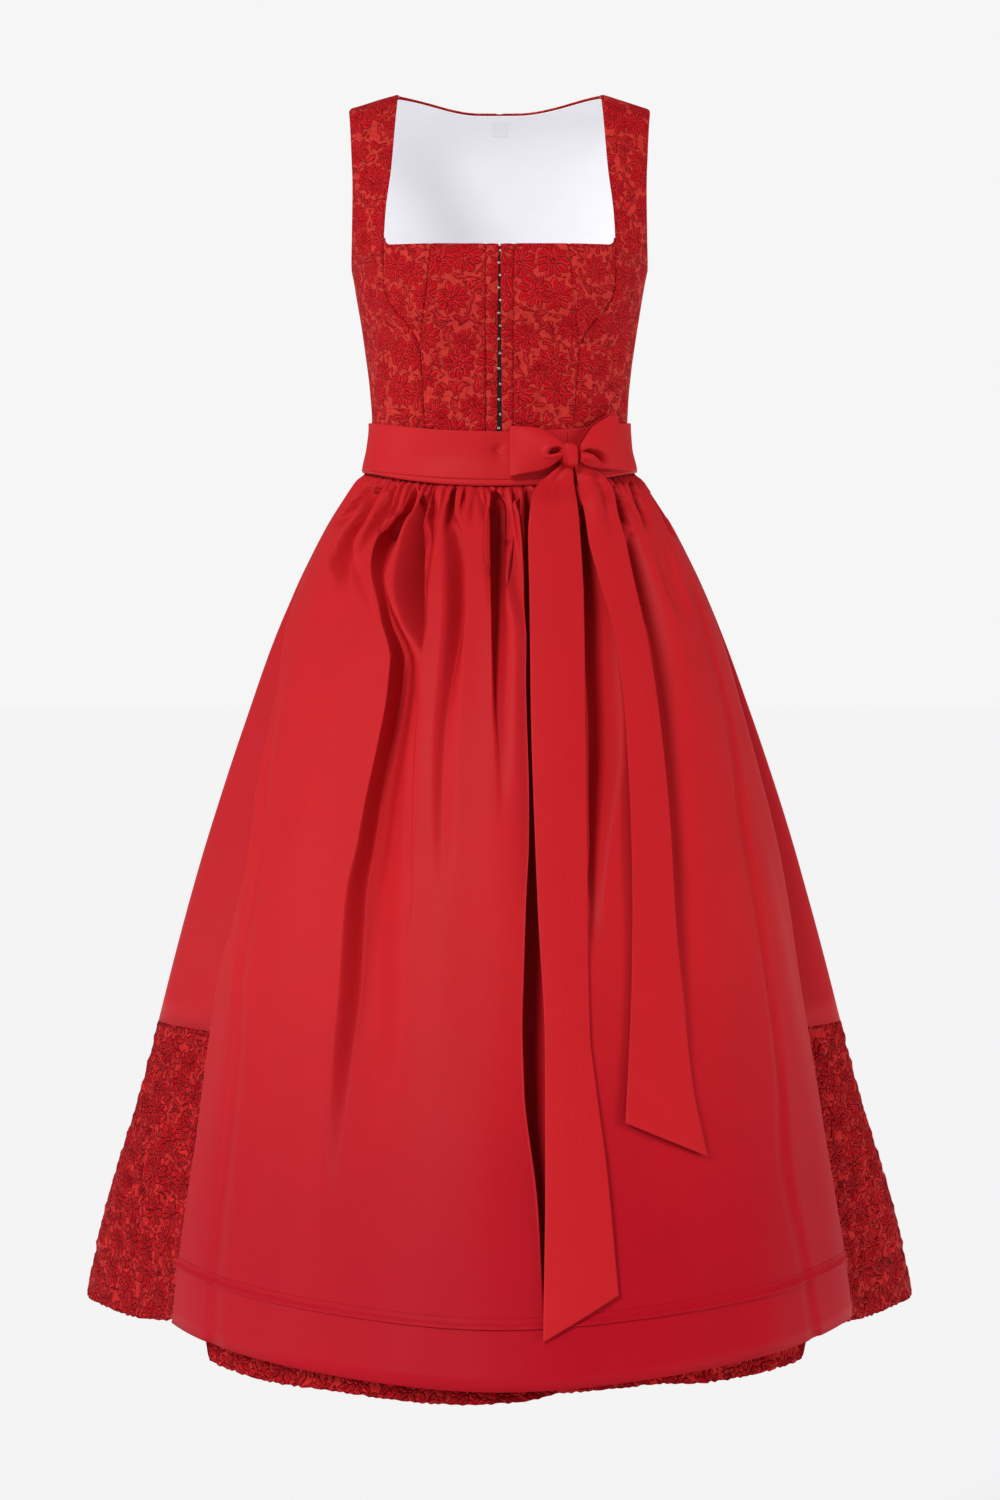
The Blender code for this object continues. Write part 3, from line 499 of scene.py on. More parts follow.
def seam(table, behind=False, side=1):  # the angle of a seam at each level
    return lambda level: side * torsoAngle(curve(bodice[table], level), level, behind)


def outerSeam(table, behind, side):  # an armhole's edge, and the side seam below it
    armhole = seam(table, behind)
    return lambda level: side * np.where(level >= bodice["armpit"], 90.0, armhole(level))


def bodicePanel(node, first, last, levels, columns, steps, **options):
    edgeLevel = options.get("edgeLevel", lambda angle, level: level)
    out = options.get("out", 0.0)
    look = options.get("look", "brocade")
    dip = options.get("dip", bodice["seamDip"])
    if options.get("side", 1) < 0:
        first, last = last, first

    def place(across, down):
        level = along(levels, down)
        start = first(level)
        end = last(level)
        level = edgeLevel(start + (end - start) * across, level)
        start = first(level)
        end = last(level)
        angle = start + (end - start) * across
        width = np.abs(end - start) * 2.1
        near = np.minimum(across, 1 - across) * width
        sunk = dip * np.exp(-(near / bodice["seamReach"]) ** 2)
        plump = 0.25 * rumple(angle * 2.1, level, 46.0, 5) * ramp(0, 6, near)
        return offset(torso, angle, level, out - sunk + plump)

    layCloth(node, place, columns, steps * (len(levels) - 1), look, options.get("wall", bodice["wall"]),
             options.get("inner"), turned=options.get("turned", 0.0),
             also=options.get("also", ()), anchor=options.get("anchor", 0.5))


def neckCurve(angle, level):  # the neckline looks straight from in front, and turns up into the straps
    x = np.abs(torso(angle, np.full_like(level, bodice["neckline"]))[..., 0])
    corner = 8.0 - np.sqrt(64.0 - np.clip(x - 99.4, 0, 7.9) ** 2)  # a round corner, 8 mm in radius
    rise = 2.6 * (x / 100) ** 2 + 0.5 + corner
    return level - rise * (1 - ramp(bodice["neckline"], 190, level))


def shoulderCorner(angle, level):  # the outer corner of the strap is a little round
    x = np.abs(torso(angle, np.full_like(level, 20.0))[..., 0])
    return level + 5.0 * np.clip((x - 134) / 8, 0, 1) ** 2 * (1 - ramp(0, 26, level))


def backNeck(angle, level):
    x = np.abs(torso(angle, np.full_like(level, 60.0))[..., 0])
    return shoulderCorner(angle, level) + 10.0 * (1 - ramp(18, 97, x)) * (1 - ramp(0, 60, level))


def placketSeam(side):
    return lambda level: side * torsoAngle(bodice["placket"], level)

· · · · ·

Short exercise:
Write out the entire listing exactly.

The solution:
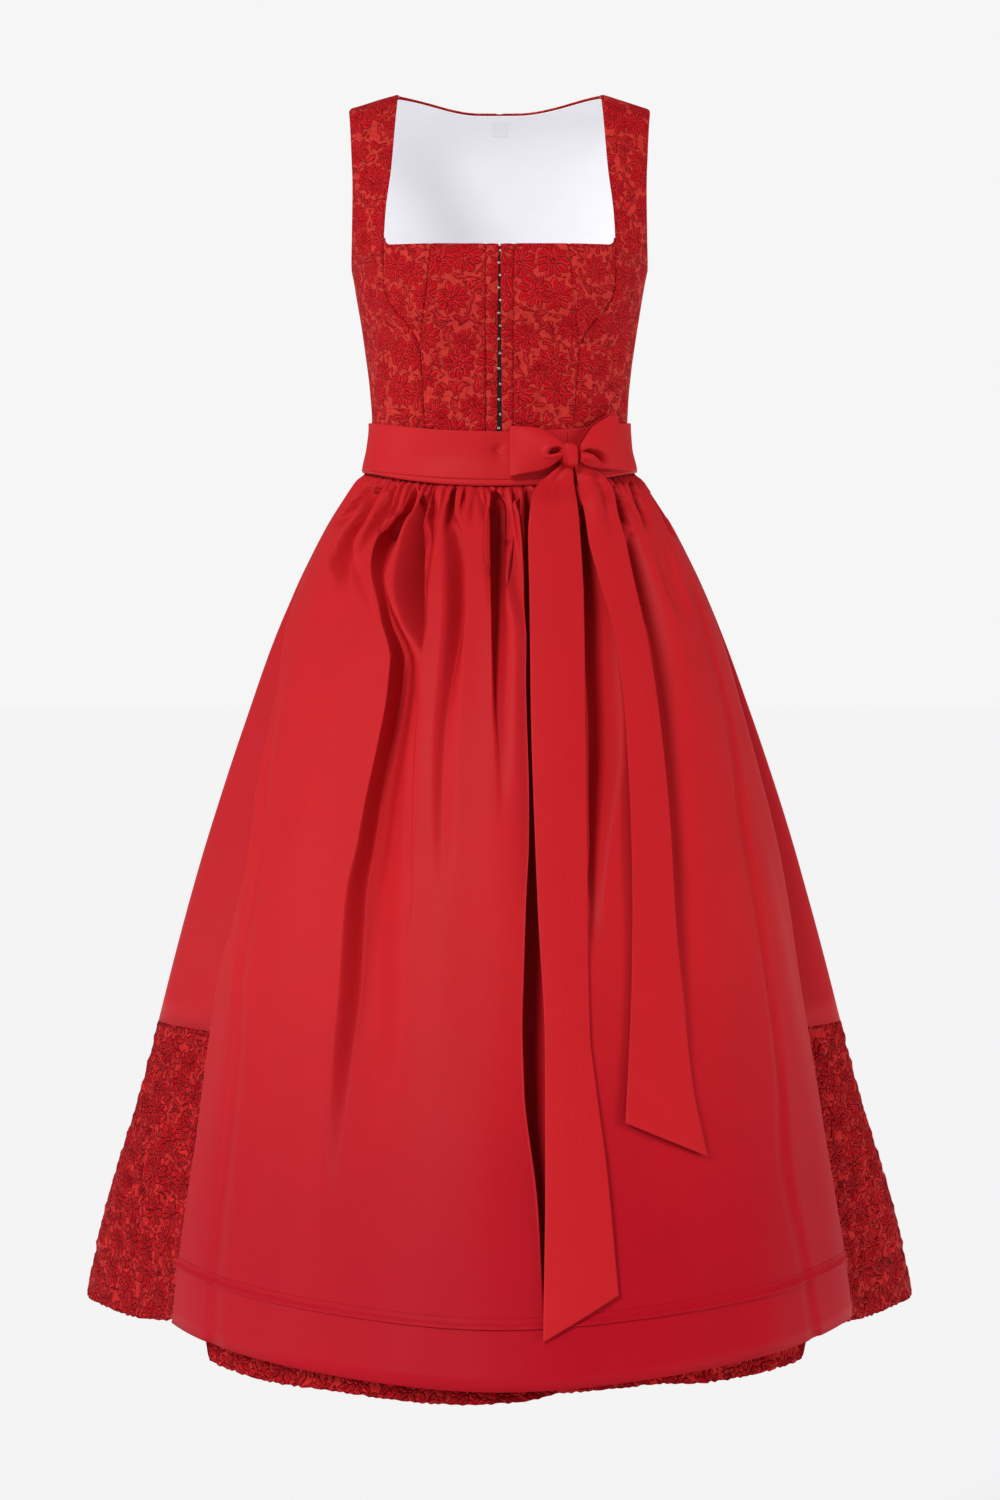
The Blender code for this object continues. Write part 3, from line 499 of scene.py on. More parts follow.
def seam(table, behind=False, side=1):  # the angle of a seam at each level
    return lambda level: side * torsoAngle(curve(bodice[table], level), level, behind)


def outerSeam(table, behind, side):  # an armhole's edge, and the side seam below it
    armhole = seam(table, behind)
    return lambda level: side * np.where(level >= bodice["armpit"], 90.0, armhole(level))


def bodicePanel(node, first, last, levels, columns, steps, **options):
    edgeLevel = options.get("edgeLevel", lambda angle, level: level)
    out = options.get("out", 0.0)
    look = options.get("look", "brocade")
    dip = options.get("dip", bodice["seamDip"])
    if options.get("side", 1) < 0:
        first, last = last, first

    def place(across, down):
        level = along(levels, down)
        start = first(level)
        end = last(level)
        level = edgeLevel(start + (end - start) * across, level)
        start = first(level)
        end = last(level)
        angle = start + (end - start) * across
        width = np.abs(end - start) * 2.1
        near = np.minimum(across, 1 - across) * width
        sunk = dip * np.exp(-(near / bodice["seamReach"]) ** 2)
        plump = 0.25 * rumple(angle * 2.1, level, 46.0, 5) * ramp(0, 6, near)
        return offset(torso, angle, level, out - sunk + plump)

    layCloth(node, place, columns, steps * (len(levels) - 1), look, options.get("wall", bodice["wall"]),
             options.get("inner"), turned=options.get("turned", 0.0),
             also=options.get("also", ()), anchor=options.get("anchor", 0.5))


def neckCurve(angle, level):  # the neckline looks straight from in front, and turns up into the straps
    x = np.abs(torso(angle, np.full_like(level, bodice["neckline"]))[..., 0])
    corner = 8.0 - np.sqrt(64.0 - np.clip(x - 99.4, 0, 7.9) ** 2)  # a round corner, 8 mm in radius
    rise = 2.6 * (x / 100) ** 2 + 0.5 + corner
    return level - rise * (1 - ramp(bodice["neckline"], 190, level))


def shoulderCorner(angle, level):  # the outer corner of the strap is a little round
    x = np.abs(torso(angle, np.full_like(level, 20.0))[..., 0])
    return level + 5.0 * np.clip((x - 134) / 8, 0, 1) ** 2 * (1 - ramp(0, 26, level))


def backNeck(angle, level):
    x = np.abs(torso(angle, np.full_like(level, 60.0))[..., 0])
    return shoulderCorner(angle, level) + 10.0 * (1 - ramp(18, 97, x)) * (1 - ramp(0, 60, level))


def placketSeam(side):
    return lambda level: side * torsoAngle(bodice["placket"], level)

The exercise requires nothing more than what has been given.